Oh, man, made it to work and the boss upped the ante.  Apparently I need to iron my pants and do something about my stench and my attitude.  That’s cool.  I can do that.

>iron clothes
You, as you’ve always done, use one hand to hold your clothes up in the air and the other to slash your iron wildly at them.  Much to the surprise of everyone who have ever witnessed your efforts, it works.
I call it The Trouser Press of the Drunken Monkey.  Also, that should be “everyone who has witnessed your efforts.”  Everyone, bizarrely enough, is singular.

Whoo-hoo!  Got my promotion!  It’s weird that it would hinge solely on my performance this morning, but I’ll take it.

So, yeah, I had fun with this game.  The puzzles were logical and well-hinted, if maybe a tiny bit too easy.  (By which I mean there could also have been one or two harder ones.)  I really liked the way the progression was handled, how at first you think you’re King Shit of the Turd People under Deuce Mountain because you managed to get your clothes on, then you get into work and your boss is all “dude, you smell bad.”
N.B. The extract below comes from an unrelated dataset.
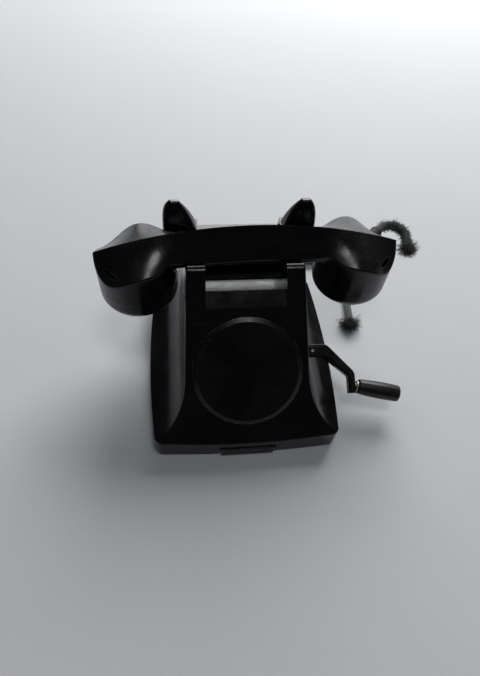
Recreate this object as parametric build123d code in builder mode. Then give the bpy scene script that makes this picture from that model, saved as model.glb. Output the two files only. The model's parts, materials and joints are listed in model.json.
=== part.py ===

The setting for the puzzles, though, was less than inspiring.  We have all been this dude in his filthy apartment — some of us in our actual real lives — and it’s not particularly interesting.  Next time I would like to see this puzzle aptitude and attention to detail in a game with more personality.  Oh, and more implementation.  And what was with that backyard?  Is there an easter egg back there I don’t know about?

Giving it a seven.

Update:  I would like to give this game a seven, because I found the flow really satisfying, and I think Peers shows a rare knack for gameplay mechanics, but goddammit, it’s also a shitty apartment game, and giving it a seven is artificially inflating the rest of my scores to the point where nines are having sex with tens and everything is chaos.  So I’m calling it a six, and dude, next time do absolutely anything but a shitty apartment game and it will be awesome.


  1. “King Shit of the Turd People under Deuce Mountain” is the worst opera ever penned by human hand.

    It’s also the funniest sentence fragment I’ve read all month.

  2. I am trying to decide if I think it’s hilarious or bullshit.

    I think it’s both. (That’s still a net win.)

    Also, a lot of people complain about not being able to reach the alarm clock from the bed, but in my life I have found that this is an effective way of making sure the alarm clock actually gets you out of bed, so I had no problem with that.

    • Personally, I have found that wherever the alarm clock is, I will materialize next to it as soon as it goes off, smack it the fuck in the snooze button, and teleport back to bed, but I’ll accept that it works for other people.

      When I experimented with this technique, though, I moved just the alarm clock and left the nightstand next to the bed, where in my opinion it belongs, so that you can bung your glasses and the book you’re reading down on it before passing out. The PC in this game seemed neither to wear glasses nor read books, though, so I guess it’s all right.

      • Nightstand next to bed + me + morning = recipe for embarrassing collisions. When I was at the PC’s stage of life I would just put the book on the floor next to the bed. Actually, when I was at the PC’s stage of a life I didn’t really have a bed, it was just a mattress on the floor.

        Holy shit, I was actually a bigger slacker than this guy at this stage of my life. I may have to go back in time and put myself out of my misery.